Since Samuelson had been one of the main neoclassical defenders of the idea that heterogeneous capital could be treated as a single capital good, his article (discussed above) conclusively showed that results from simplified models with one capital good do not necessarily hold in more general models. He thus mostly uses multi-sectoral models of the Leontief–Sraffian tradition instead of the neoclassical aggregate model.

Most often, neoclassicals simply ignore the controversy, while many do not even know about it. Indeed, the vast majority of economics graduate schools in the United States do not teach their students about it:

It is important, for the record, to recognize that key participants in the debate openly admitted their mistakes. Samuelson's seventh edition of Economics was purged of errors. Levhari and Samuelson published a paper which began, 'We wish to make it clear for the record that the nonreswitching theorem associated with us is definitely false. We are grateful to Dr. Pasinetti...' (Levhari and Samuelson 1966). Leland Yeager and I jointly published a note acknowledging his earlier error and attempting to resolve the conflict between our theoretical perspectives. (Burmeister and Yeager, 1978).

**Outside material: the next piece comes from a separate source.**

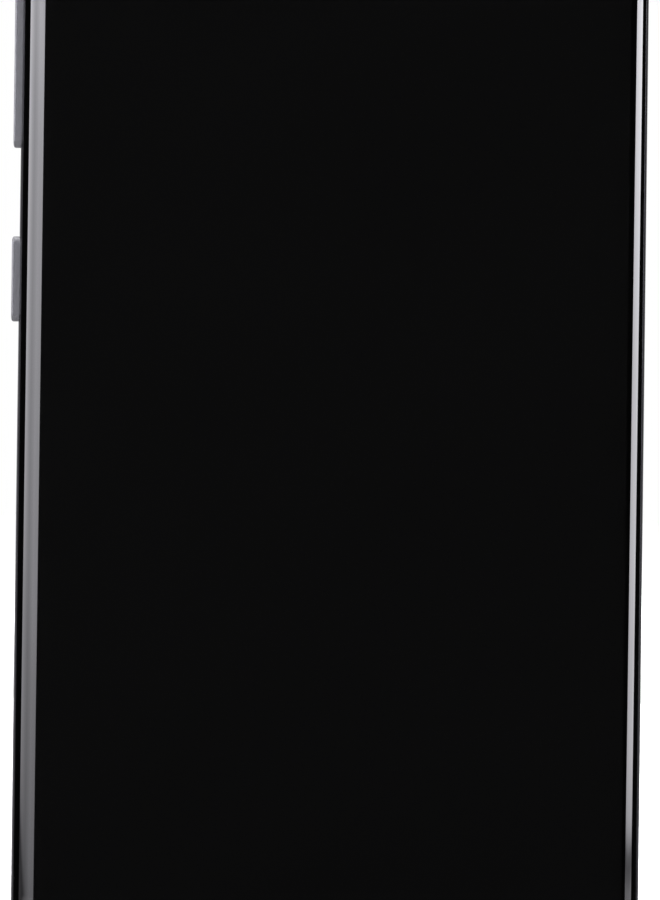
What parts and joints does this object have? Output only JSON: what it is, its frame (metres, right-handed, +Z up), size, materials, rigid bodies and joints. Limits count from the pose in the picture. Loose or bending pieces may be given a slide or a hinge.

However, the damage had been done, and Cambridge, UK, 'declared victory': Levhari was wrong, Samuelson was wrong, Solow was wrong, MIT was wrong and therefore neoclassical economics was wrong. As a result there are some groups of economists who have abandoned neoclassical economics for their own refinements of classical economics. In the United States, on the other hand, mainstream economics goes on as if the controversy had never occurred. Macroeconomics textbooks discuss 'capital' as if it were a well-defined concept — which it is not, except in a very special one-capital-good world (or under other unrealistically restrictive conditions). The problems of heterogeneous capital goods have also been ignored in the 'rational expectations revolution' and in virtually all econometric work.